Oh, one last thing: the CQ depends (entirely) on accommodance, the cerebral mechanism I’ve mentioned here before; the VEQ has (most) to do with accelerance, another of my hypothetical brain mechanisms; VMQ depends (most) on charactration, or the cerebrum’s basal metabolism, the third mechanism of general intelligence I have posited for many years.  These all have to do with the body’s use of energy, so should be no more implausible than the body’s (mostly glandular) mechanisms’ role in physical activity.

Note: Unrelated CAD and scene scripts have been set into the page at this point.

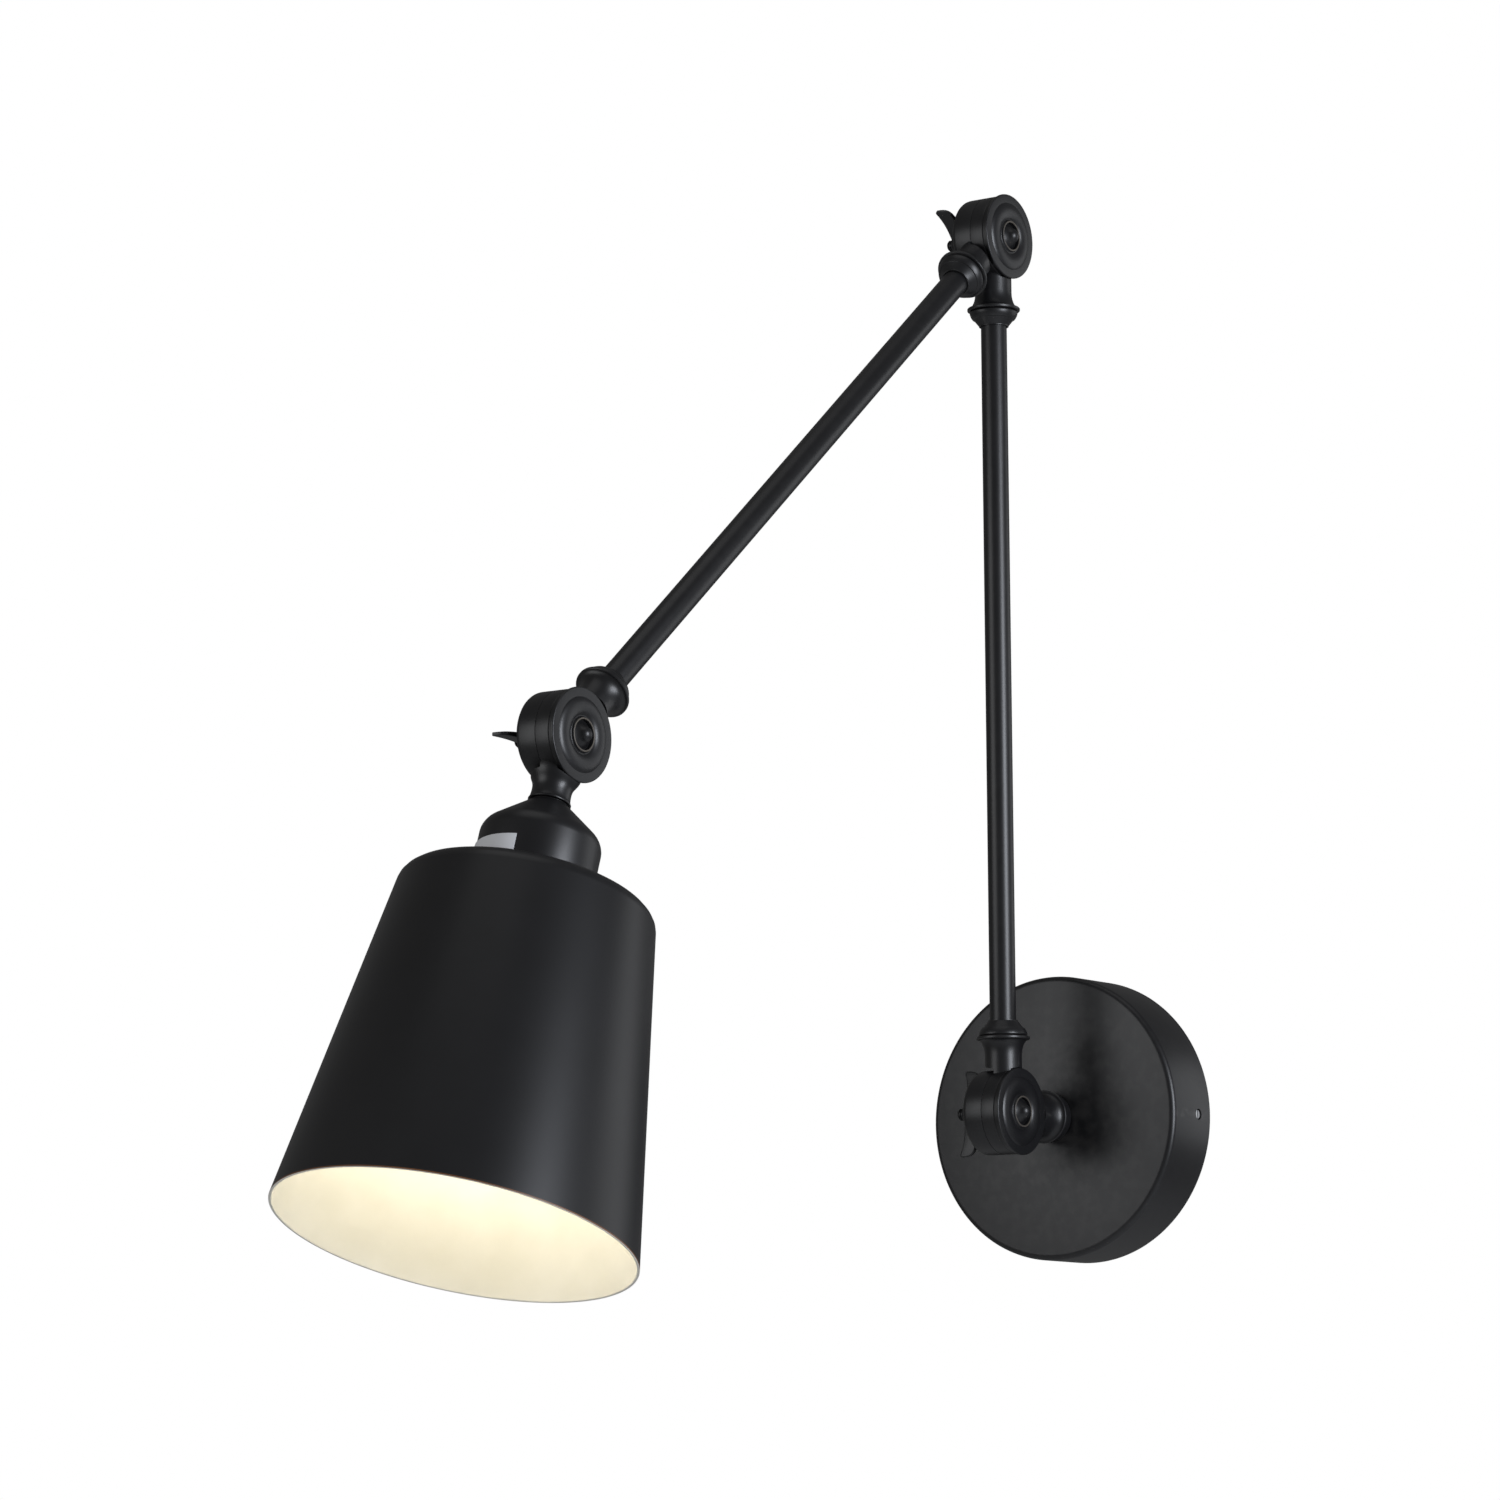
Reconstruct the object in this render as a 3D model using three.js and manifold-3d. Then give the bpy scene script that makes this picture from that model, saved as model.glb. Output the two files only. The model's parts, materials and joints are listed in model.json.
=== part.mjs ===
// Adjustable two-arm wall light: a round canopy, two tube arms on three clamped knuckles, a socket cup
// and a tapered metal shade.
//
// Millimetres, +Z up. The origin is the middle of the mounting strap's back, on the wall plane. The wall
// lies at +Y, the light reaches out towards -Y, and every knuckle turns about an axis along X.

import * as THREE from 'three';
import { mergeVertices } from 'three/addons/utils/BufferGeometryUtils.js';
import Module from 'manifold-3d';

const wasm = await Module();
wasm.setup();

// ---------------------------------------------------------------- driving dimensions

// Clearances
const REST_GAP = 0.3; // between pieces that rest on, screw into or pass through each other
const HINGE_GAP = 0.3; // between the two halves of a knuckle
const NOTCH_GAP = 2; // between a neck and the half that turns under it

// Stored attitude, degrees forward of straight up
const LOWER_ARM_ANGLE = 0.5;
const UPPER_ARM_ANGLE = 130.2;
const HEAD_ANGLE = 161.5;
const CANOPY_NECK_ANGLE = -90; // the wall knuckle's neck points back at the wall
const BASE_WING_ANGLE = -7;
const ELBOW_WING_ANGLE = 47;
const HEAD_WING_ANGLE = 88;

// Layout
const LOWER_ARM_LENGTH = 372.5; // wall pivot to elbow pivot
const UPPER_ARM_LENGTH = 388.5; // elbow pivot to head pivot
const CANOPY_COLLAR_LENGTH = 4.7; // spacer collar between the wall knuckle and the canopy
const CANOPY_COLLAR_RADIUS = 10.4;
const CANOPY_COLLAR_TAPER = 0.4; // how much thinner it is at the canopy

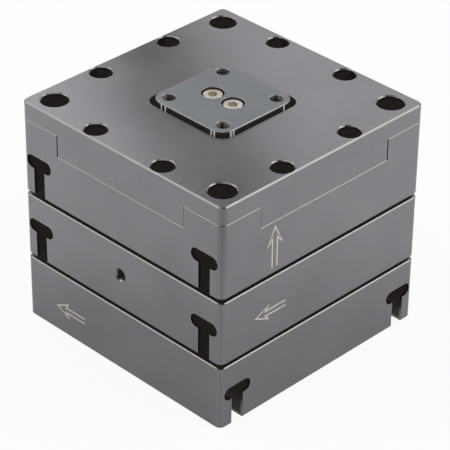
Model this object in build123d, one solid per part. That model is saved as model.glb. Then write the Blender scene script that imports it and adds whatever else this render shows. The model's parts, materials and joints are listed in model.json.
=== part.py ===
"""Three-axis piezo stage: two lateral modules and a lift module stacked with a small gap.

Frame: +Z up, origin at the centre of the bottom face. The face at -Y is the front.
The bottom module moves along X, the middle one along Y and the top one along Z.
Each module is drawn about its own bottom centre and is then put in its place.
The heights of the modules are built up from the layers inside them.
"""

from build123d import *
import os

# Outer shape of the modules
side = 60.0
corner_radius = 1.5
edge_break = 0.2
seam_break = 0.1

# The moving platforms stand proud by this much, which is also the gap between modules
platform_proud = 0.9
platform_side = 22.0
platform_radius = 3.4
platform_clearance = 0.8
opening_radius = 3.0

# T-slots for the table screws, and the access holes above their four ends
slot_edge_distance = 5.0
slot_stem_width = 3.3
slot_ledge_height = 6.5
slot_head_width = 7.6
slot_head_height = 3.1
access_diameter = 6.0
access_break = 0.25

# Walls of the pocket that holds the mechanism
slot_pocket_wall = 2.7
end_wall = 5.0
floor_thickness = 3.0

# M3 thread, for the holes of the lift platform and the preload screws
m3_diameter = 3.0
m3_pitch = 0.5
m3_set_screw_key = 1.5
tapped_break = 0.4

# M2.5 thread, for the screws that join the modules, the lift cover and the lift platform
m25_diameter = 2.5
m25_pitch = 0.45
m25_clearance = 0.2
m25_head_radius = 2.25
m25_head_height = 2.5
m25_head_clearance = 0.25
m25_key = 2.0
m25_socket_depth = 1.2
m25_counterbore_break = 0.1

# M1.6 thread, for the lateral covers
m16_diameter = 1.6
m16_pitch = 0.35
m16_clearance = 0.05
m16_head_radius = 1.5
m16_head_height = 1.0
m16_head_clearance = 0.1
m16_head_sunk = 0.1
m16_key = 0.9
m16_socket_depth = 0.6

screw_head_break = 0.2
thread_clearance = 0.03
screw_tip_gap = 0.25

# Platform holes and the stacking screws that go into them
platform_hole_margin = 3.0
platform_hole_spare = 1.2
stacking_screw_length = 6.0
stacking_seat_thickness = 1.2

# Piezo drive: preload screw, seat, stack, tip and strain gauge
preload_screw_length = 6.0
preload_screw_sunk = 2.0
seat_width = 6.0
seat_thickness = 1.5
piezo_width = 5.0
tip_plate_thickness = 1.2
tip_nose_length = 0.7
tip_clearance = 0.03
nose_contact_half = 1.0
nose_contact_width = 0.6
gauge_width = 2.0
gauge_length = 8.0
gauge_thickness = 0.1

# Lever amplifiers and their flexure necks
lever_ratio = 5.0
lever_thickness = 4.0
neck_thickness = 0.4
neck_length = 0.8
contact_clearance = 0.02

# Carriages and their leaf springs
leaf_thickness = 0.4
leaf_length = 5.5
strut_room = 2.43
tunnel_side_gap = 1.3

# Layers of a lateral module, from its floor up
lateral_lever_floor_gap = 2.1
lateral_lever_height = 6.0
lateral_tunnel_headroom = 0.8
lateral_carriage_roof = 1.5
cover_underside_clearance = 0.4
lateral_cover_thickness = 2.0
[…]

Personal, possibly related, note: my attempt to get a museum interested in my mathematical poetry work seems to have failed to get even a thank you, not interested, letter; my earlier attempt to involve Charles Murray in a correspondence the kind of thing I write about above seems to have failed, too–no response; but I wrote him in care of The New Criterion, so some cretin there may have thought it not important enough to pass on to Murray, or may have simply lost it as things get lost in busy companies.  Let’s see, I also have a letter-to-the-editor of Free Inquiry I haven’t heard back about; it still could appear in the next issue, not yet out, though–or the one after it.  I do sympathize with the kind of people I send such material to, for cranks can be a nuisance and they can’t know for sure that if I’m a crank, I’m not the kind who makes a nuisance of himself.  I give up quickly.  I think my final attempt to be accepted through the servants’ entrance to an Establishment is a summary of my theory of general intelligence that I made as an Internet comment to a peer-review-level text at a Scientific American site that I haven’t had the gumption to put into final form and post.  So it goes.  But the activities of The Argotist against the poetry establishment in which I’ve become a main participant seem to be having some small effect. . . .

One last note: I’m involved, as I almost always am, in a round of the Computer strategy game, Civilization.  It’s not the undumbest pastime I can think of, but it should certainly seem less important to me than my psychological theorizing or my poetry.  I can’t swear it doesn’t, though.